New Help on the way for Patients with Autism

Feb 25, 2015

Photo credit: The University of Missouri

A new project is underway to help better prepare physicians who work with patients with Autism. The ECHO (Extension for Community Healthcare Outcomes) Autism project plans to deliver specialized training to Missouri physicians and primary caretakers who work with patients with Autism here in Missouri. MU’s Thompson Center for Autism created the program with the help of the Missouri Telehealth Network. 

Kristin Sohl is the Medical Director at the Thompson Center. Sohl led the efforts to bring the program to Missouri, and says it’s imperative that the program consists of the most knowledgeable specialists in a variety of areas related to Autism training.

“Our team is trying to pull together the best minds that we have resources for to share information and improve the knowledge base for primary care providers so that they have some of the tools we have,” Sohl said. “That, in turn, improves outcomes for kids with Autism.”

Sohl and her colleagues put together a team of experts to train physicians all over the state. The team consists of a psychologist, a child psychiatrist, a dietician, and a parent educator.

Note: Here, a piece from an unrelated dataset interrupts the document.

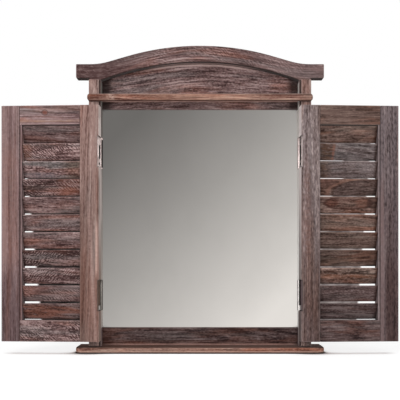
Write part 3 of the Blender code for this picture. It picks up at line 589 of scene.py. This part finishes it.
# Louvres: each slat is cut from another part of the log. Rows of values run from the top slat down,
# and spread is how far a slat's own draw may lead from the middle value.
slatSettings = {"wearAndHighlight": 0.5, "Rings": 0.22, "Ring Spacing": 0.0046, "Bands": 0.25, "waves": (190, 0, 225),
                "pith": 0.03, "logStep": 1.5, "nextLog": 20}
slatSpread = {"Rings": 0.1, "Ring Spacing": 0.0008, "Grit": 0.15, "pith": (0.015, 0.03),
              "tilt": (0.06, 0.10)}
louvres = {
    "left": {
        "tone": "umber", "shade": (1.12, 1.83, 1.9, 1.28, 1.26, 1.22, 1.44, 1.04, 1.53, 1.43, 0.83),
        "ripple": (0, 0.9, 0, 1, 0, 0.2, 0.1, 0.9, 1, 1, 0.2),
        "red": (0.3, 0.3, 0.3, 0.7, 0.2, 0.5, 0.6, 0.3, 0.3, 0.4, 0.8),
        "grey": (0.45, 0.45, 0.9, 0.6, 0.9, 0.45, 0.45, 0.6, 0.45, 0.45, 0.45), "grit": 0.6,
        "contrast": (0.8, 1.1, 0.95, 1.3, 0.85, 1.15, 0.95, 1.3, 1.0, 0.62, 1.1), "streaks": 0.7},
    "right": {
        "tone": ("cocoa", "ash", "ash") + ("cocoa",) * 6 + ("smoke",) * 2,
        "shade": (1.12, 1.14, 1.52, 1.38, 1.6, 1.6, 1.05, 0.88, 1.6, 1.22, 0.86),
        "ripple": (0, 0, 0.6, 0, 0, 0, 0, 0, 0, 0.2, 0.2),
        "red": (0.6, 0.2, 0.1, 0.3, 0.5, 0.5, 0.5, 0.5, 0.6, 0.3, 0.2), "grey": 0.45, "grit": 0.4,
        "contrast": (0.9, 1.0, 0.6, 0.95, 0.95, 0.9, 0.9, 1.0, 1.2, 0.8, 1.15), "streaks": 0.65},
}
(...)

The team will train physicians through conferencing – something that isn’t common in the medical field – which will allow them to speak to people all over the state at the same time. Missouri Telehealth Network is providing the necessary software for the conferences to take place. Telehealth Senior Program Director Rachel Mutrux says she hopes that the technology ECHO uses will take some of the burden off of families with children with Autism.

“The hope is that the parents and the families of children that are effected by Autism will have a lot more comfort and recourses in their own community so they don’t always have to travel for their care and so that they can get care earlier,” Mutrux said.

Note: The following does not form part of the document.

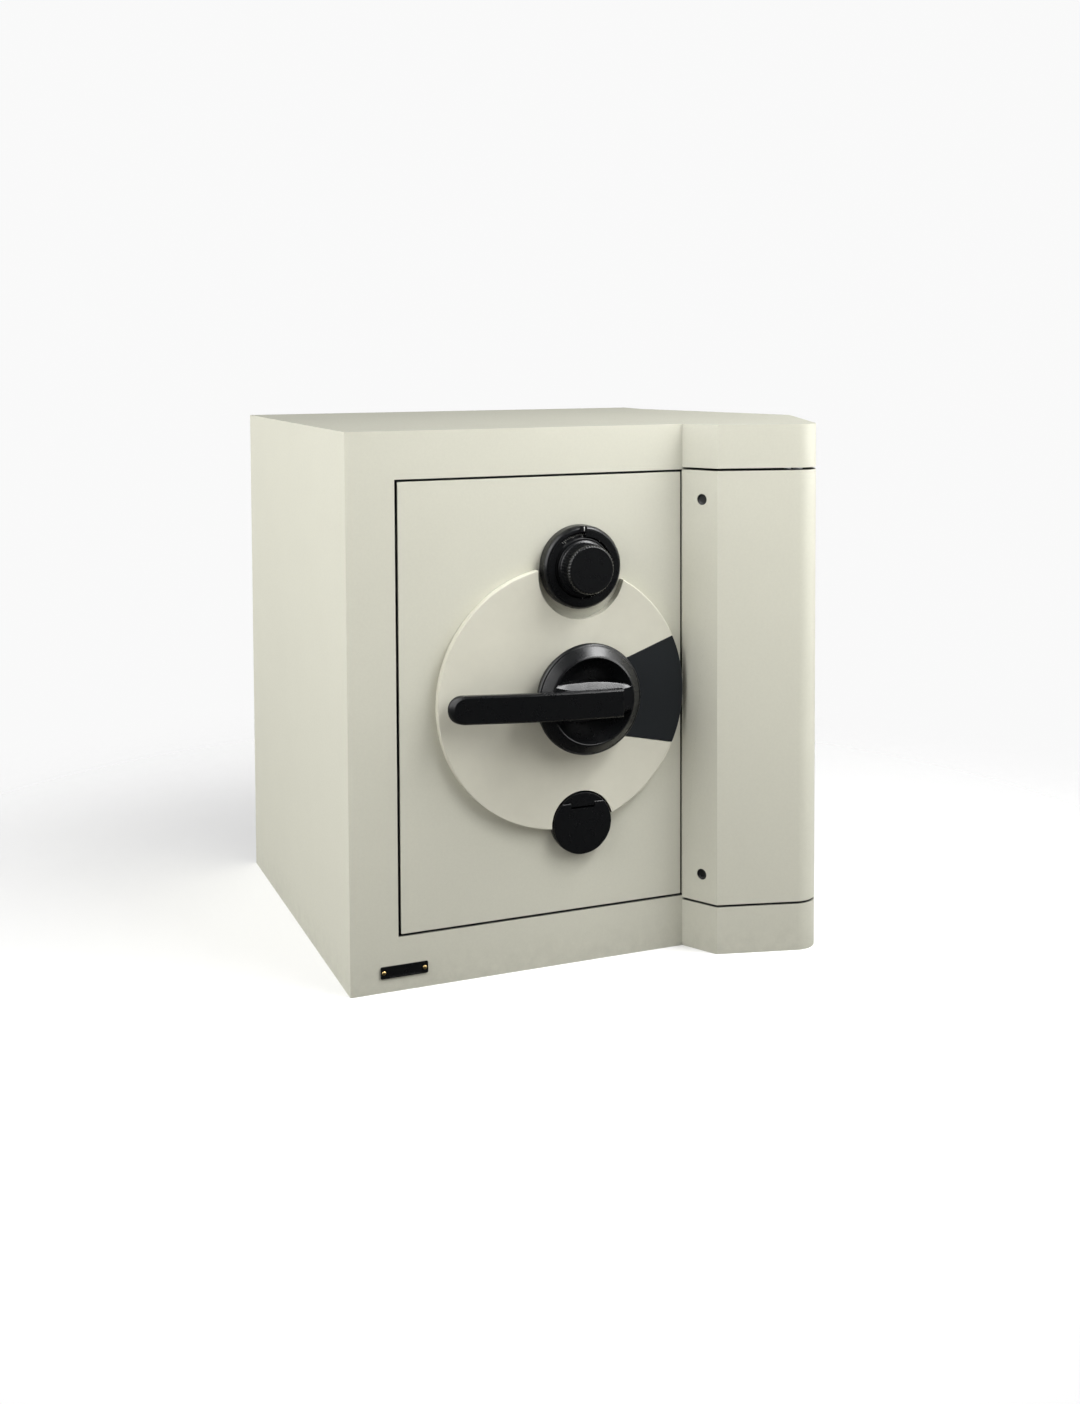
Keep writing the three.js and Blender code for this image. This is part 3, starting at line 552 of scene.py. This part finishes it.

State Representative Kip Kendrick helped push project ECHO through the state legislature last year, and it was ultimately approved. Kendrick says that rural Missourians will benefit most from the program.

“So many rural Missourians lack access to specialty care. So many have to drive many hours – wait an hour in a hospital or in a doctor’s office - just to see a specialist for maybe fifteen to twenty minutes. Project ECHO will train up local physicians on some of that specialty care.”

While ECHO was approved by the legislature, the appropriations Kendrick and his colleagues were pushing for were withheld. This year, he’s working to fix that.

“This year we’re trying to make sure that it gets back into the budget so we can properly fund project ECHO and expand it across the state of Missouri,” Kendrick said.

Sohl says she’s excited to be able to share the information the Thompson Center has with physicians around the state.

“There are small shifts we do - related to behavior change - that can make a major difference for a family. If we sucked up all that knowledge, and kept it to ourselves, then primary care providers don’t benefit from that.”

ECHO’s first training session is set for Wednesday, March 4th. The team will hold sessions on the first and third Wednesday of every month.